Good thing, I worked on Jane Doe today and after I post I’m going back to the story. I have plans tomorrow but something is asking me to stay home and write. I don’t know if you know but I like ABBA, so today I’m listening to ABBA and Brandi Carlile. O how I wish I could just stay home like this every day, listen to music and write. No work, no Gotham.
Funny thing happened, my brother told me he might have had a breakup and I was like what happened. He said his girlfriend was angry that he doesn’t give her time and he was like ‘do girls really break up for that? I was just busy’. I was laughing because he was asking me. My friend calls me when she needs relationship advice and my brother discussing his break up (by the way there was no breakup, the girl was just angry and he thought they broke up)…strangely people find me on their radar when looking for advice.
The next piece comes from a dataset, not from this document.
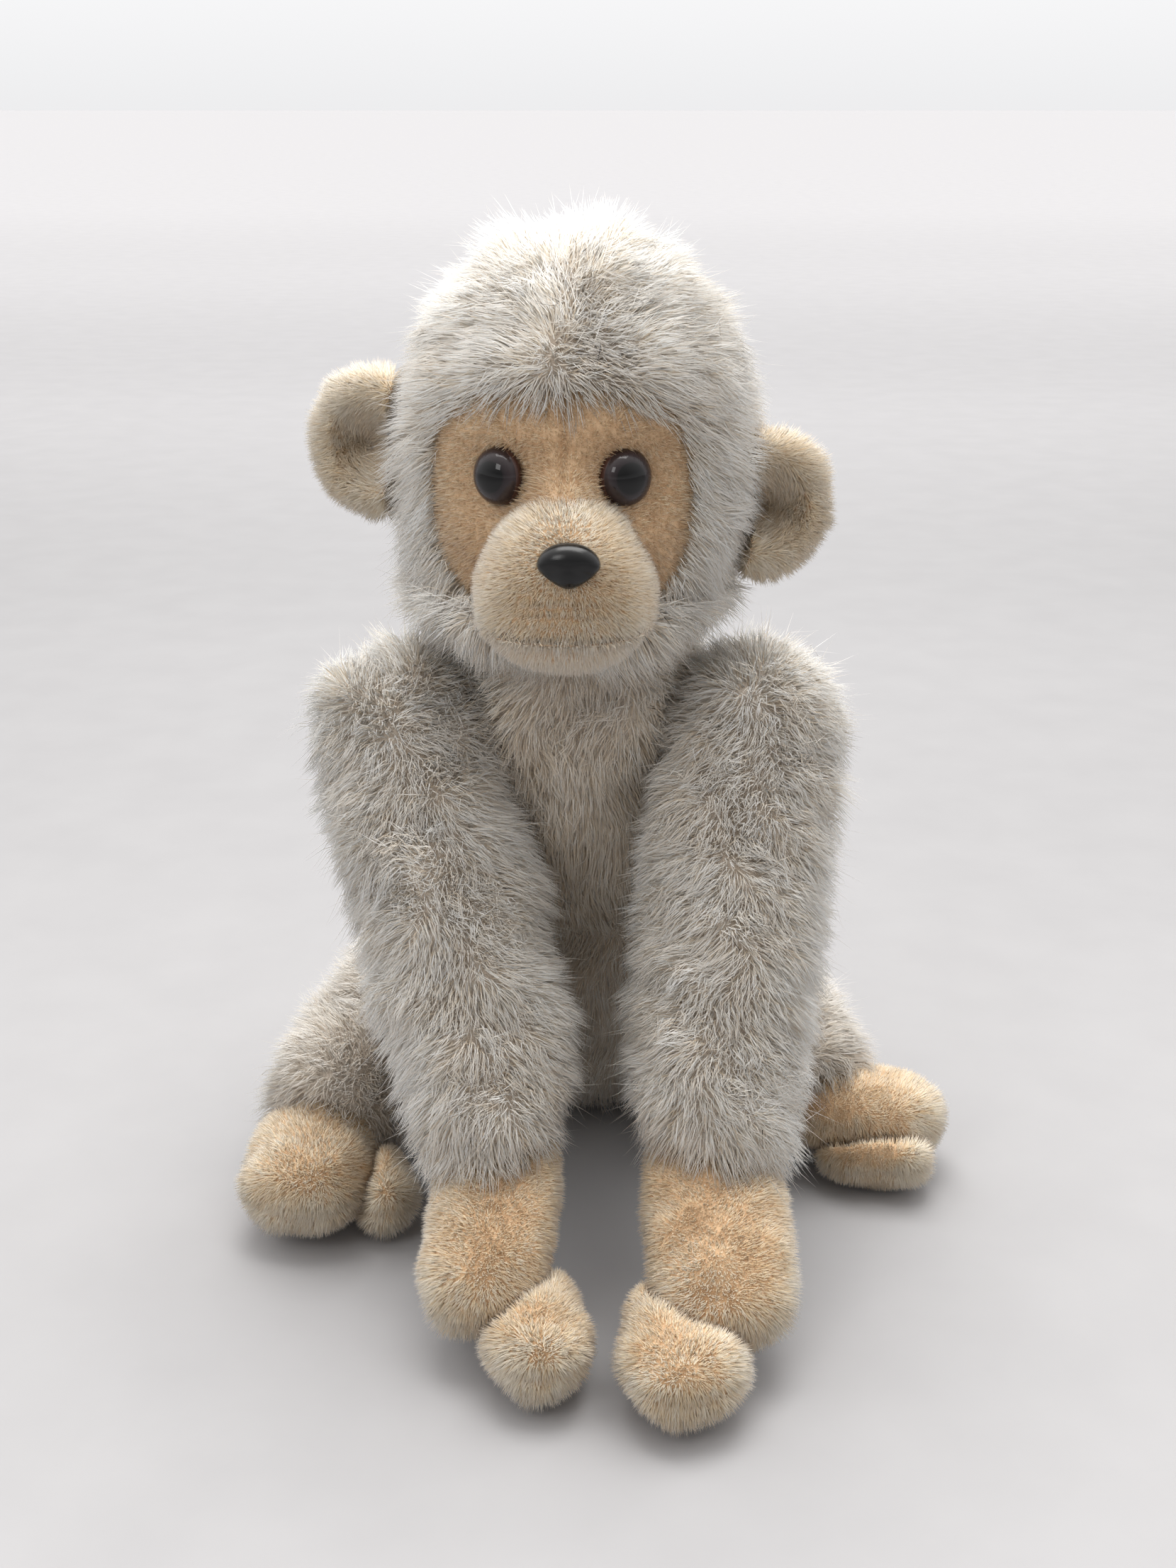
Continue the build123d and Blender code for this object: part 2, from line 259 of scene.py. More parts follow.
def push(obj, amount):
    """Moves each point along its normal."""
    set_coordinates(obj, coordinates(obj) + normals_of(obj) * np.reshape(amount, (-1, 1)))


def turned(points):
    """Points of the head, turned with it about the neck."""
    return (points - head_axis) @ head_spin.T + head_axis


def unturned(points):
    """Points of the head as they would be if it looked straight ahead."""
    return (points - head_axis) @ head_spin + head_axis


# ---------------------------------------------------------------- materials

def principled(name, roughness, **sockets):
    """A material with one Principled shader and the values given for its sockets."""
    material = bpy.data.materials.new(name)
    material.use_nodes = True
    shader = material.node_tree.nodes["Principled BSDF"]
    shader.inputs["Roughness"].default_value = roughness
    for socket, value in sockets.items():
        shader.inputs[socket.replace("_", " ")].default_value = value
    return material, shader


def linear(r, g, b):
    """A colour from its everyday 0-255 values."""
    return tuple((c / 255) ** 2.2 for c in (r, g, b)) + (1.0,)


def tone(name, colour):
    """The finish of one shade of fibre, which lets some light through."""
    material, shader = principled(name, 0.6, Sheen_Weight=0.2, Sheen_Roughness=0.5,
                                  Specular_IOR_Level=0.25, Subsurface_Weight=0.7,
                                  Subsurface_Radius=(1.0, 1.0, 1.0), Subsurface_Scale=0.45 * MM)
    shader.inputs["Base Color"].default_value = linear(*colour)
    return material


def feed(tree, node, inputs):
    """Gives each named input its value, or links it where the value is another node's output."""
    for name, value in inputs.items():
        if isinstance(value, bpy.types.NodeSocket):
            tree.links.new(value, node.inputs[name])
        else:
            node.inputs[name].default_value = value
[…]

How? When did they see me in a relationship, leave alone a happy one. It was funny when I told him “yes brother, girls do get angry if you do not give them time”.
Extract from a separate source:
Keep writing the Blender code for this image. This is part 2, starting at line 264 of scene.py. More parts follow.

That’s why I think I can be great at relationships if I want to have one. Right now, I’m just involved with my stories, my music, my fiction and my issues. That’s the closet to having a relationship I’m right now.
I know I have Dominique and Jane Doe to complete but my mind is already thinking about another story concept. Just an idea that came to me yesterday but all I do is think and let it sit aside. I have to finish Jane Doe because I want to show it to my friends. Dominique is my personal project and won’t leave my eye sight so I can work on it at a slow pace too. Dominique is only for my eyes.
Today and tomorrow I will complete a major part of Jane Doe. I hope I end up wrapping it up soon and proudly show it to people around me.
From tomorrow I also plan to start with the workout thing, because I need to. My mind went all dark and twisty last week scaring me. I think I’m awesome but I also know I have tendency of being a moron.